Problem requirements
Make an exact copy of all the data.

┌──

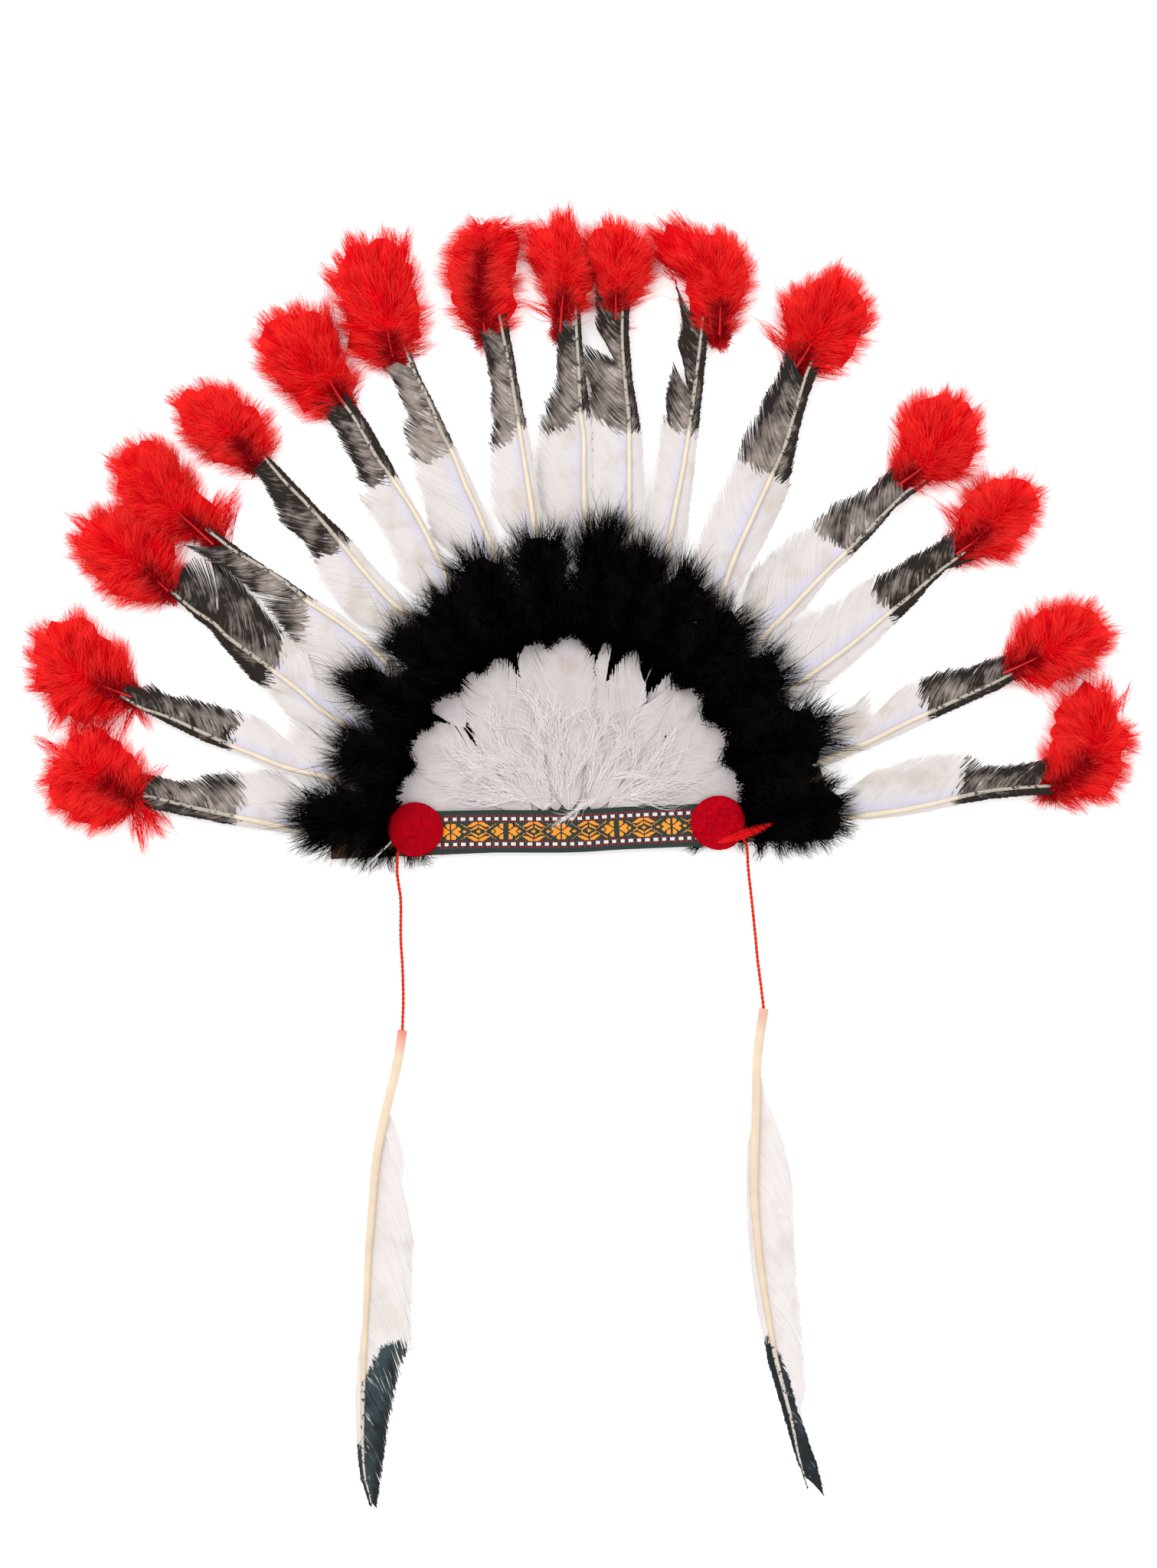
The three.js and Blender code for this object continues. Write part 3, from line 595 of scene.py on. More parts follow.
def smooth_line(points: Points, spacing: float, smooth: bool = True) -> Array:
    """Even points along a line.

    Args:
        points: The line's corners, in millimetres.
        spacing: Distance between the new points.
        smooth: Round the corners, with a curve that still passes through them.

    Returns:
        The new points, one row each.
    """
    rows = np.array(points, dtype=float)
    if smooth and len(rows) > 2:
        ends = np.vstack([2 * rows[0] - rows[1], rows, 2 * rows[-1] - rows[-2]])
        t = np.linspace(0, 1, SPAN_STEPS, endpoint=False)[:, None]
        parts = [
            0.5
            * (2 * b + (c - a) * t + (2 * a - 5 * b + 4 * c - d) * t**2 + (3 * b - a - 3 * c + d) * t**3)
            for a, b, c, d in zip(ends, ends[1:], ends[2:], ends[3:])
        ]
        rows = np.vstack([*parts, rows[-1:]])
    lengths = arc_lengths(rows)
    wanted = np.linspace(0, lengths[-1], max(2, round(lengths[-1] / spacing) + 1))
    return np.stack([np.interp(wanted, lengths, column) for column in rows.T], axis=1)


def arc_lengths(rows: Array) -> Array:
    """Distance along a line to each of its points."""
    return np.concatenate([[0.0], np.cumsum(np.linalg.norm(np.diff(rows, axis=0), axis=1))])


def unit(rows: Array) -> Array:
    """Rows scaled to a length of 1."""
    return rows / np.maximum(np.linalg.norm(rows, axis=-1, keepdims=True), 1e-9)


def heading(angle: Array | float) -> Array:
    """Plane vectors of length 1 at angles in radians, anticlockwise from +X."""
    return np.stack([np.cos(angle), np.sin(angle)], axis=-1)


def turned(rows: Array, angle: Array | float) -> Array:
    """Plane vectors turned anticlockwise by an angle in radians."""
    c, s = np.cos(angle), np.sin(angle)
    return np.stack([c * rows[:, 0] - s * rows[:, 1], s * rows[:, 0] + c * rows[:, 1]], axis=1)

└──

The response
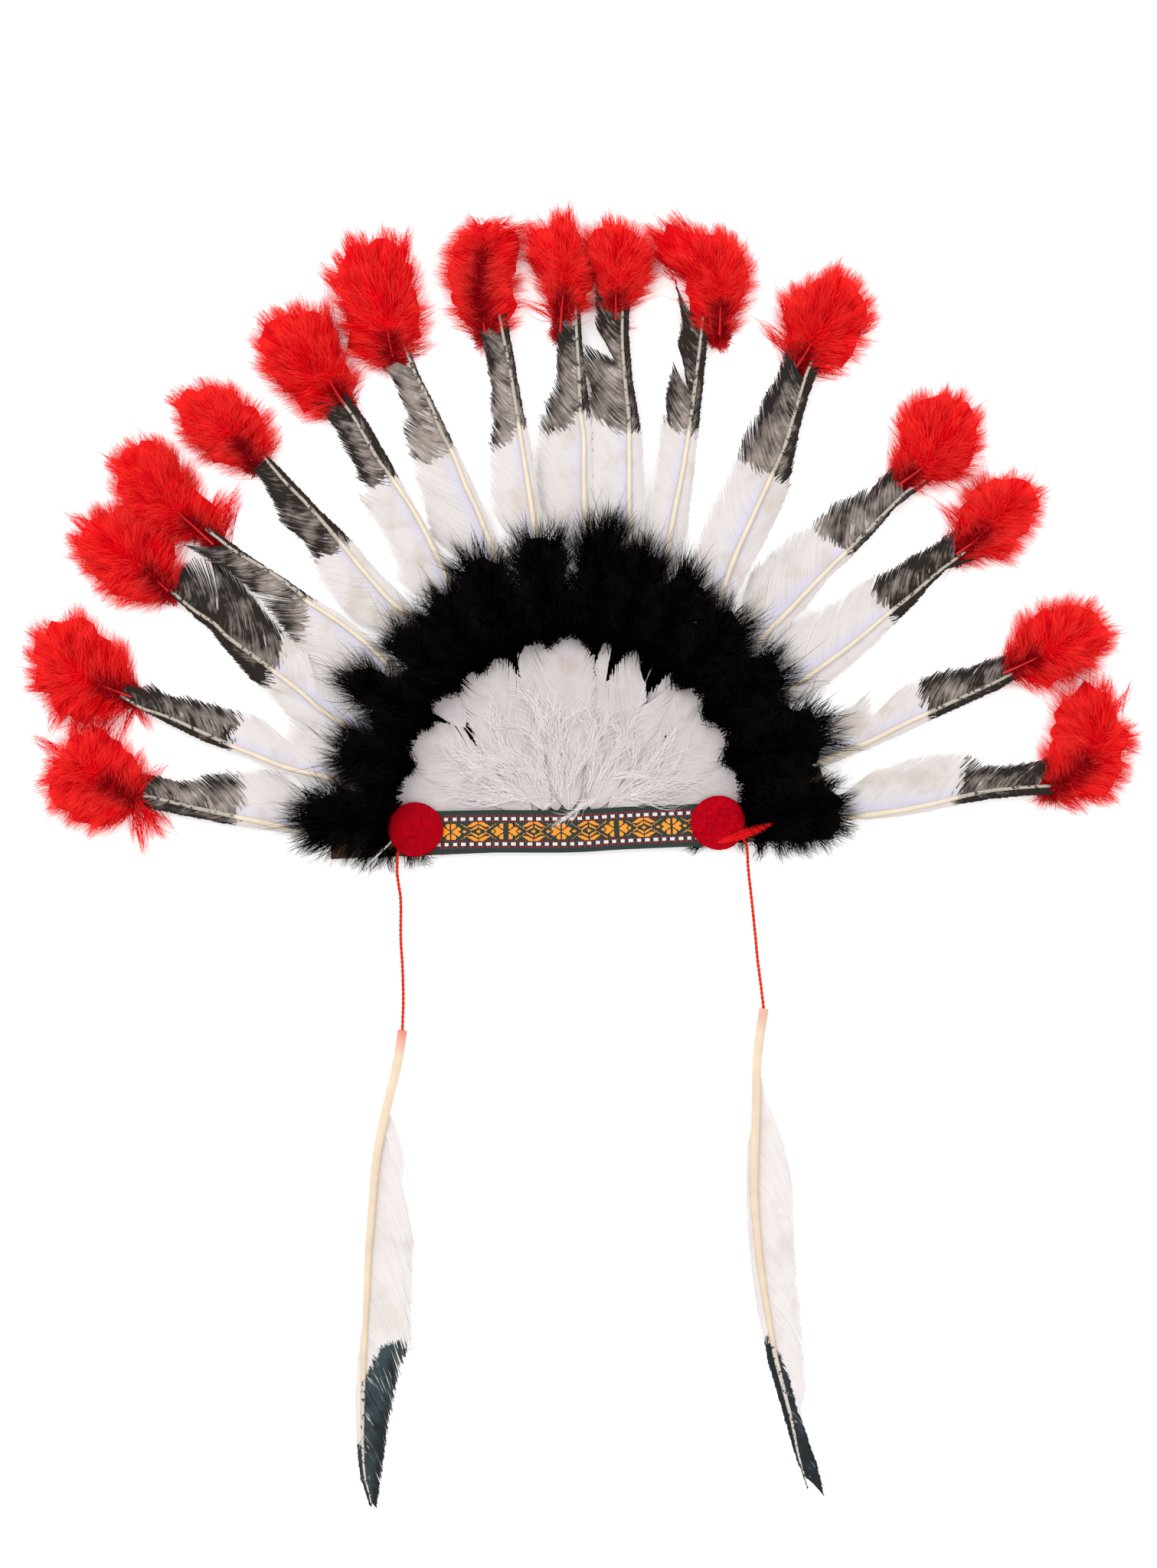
The three.js and Blender code for this object continues. Write part 3, from line 595 of scene.py on. More parts follow.
def smooth_line(points: Points, spacing: float, smooth: bool = True) -> Array:
    """Even points along a line.

    Args:
        points: The line's corners, in millimetres.
        spacing: Distance between the new points.
        smooth: Round the corners, with a curve that still passes through them.

    Returns:
        The new points, one row each.
    """
    rows = np.array(points, dtype=float)
    if smooth and len(rows) > 2:
        ends = np.vstack([2 * rows[0] - rows[1], rows, 2 * rows[-1] - rows[-2]])
        t = np.linspace(0, 1, SPAN_STEPS, endpoint=False)[:, None]
        parts = [
            0.5
            * (2 * b + (c - a) * t + (2 * a - 5 * b + 4 * c - d) * t**2 + (3 * b - a - 3 * c + d) * t**3)
            for a, b, c, d in zip(ends, ends[1:], ends[2:], ends[3:])
        ]
        rows = np.vstack([*parts, rows[-1:]])
    lengths = arc_lengths(rows)
    wanted = np.linspace(0, lengths[-1], max(2, round(lengths[-1] / spacing) + 1))
    return np.stack([np.interp(wanted, lengths, column) for column in rows.T], axis=1)


def arc_lengths(rows: Array) -> Array:
    """Distance along a line to each of its points."""
    return np.concatenate([[0.0], np.cumsum(np.linalg.norm(np.diff(rows, axis=0), axis=1))])


def unit(rows: Array) -> Array:
    """Rows scaled to a length of 1."""
    return rows / np.maximum(np.linalg.norm(rows, axis=-1, keepdims=True), 1e-9)


def heading(angle: Array | float) -> Array:
    """Plane vectors of length 1 at angles in radians, anticlockwise from +X."""
    return np.stack([np.cos(angle), np.sin(angle)], axis=-1)


def turned(rows: Array, angle: Array | float) -> Array:
    """Plane vectors turned anticlockwise by an angle in radians."""
    c, s = np.cos(angle), np.sin(angle)
    return np.stack([c * rows[:, 0] - s * rows[:, 1], s * rows[:, 0] + c * rows[:, 1]], axis=1)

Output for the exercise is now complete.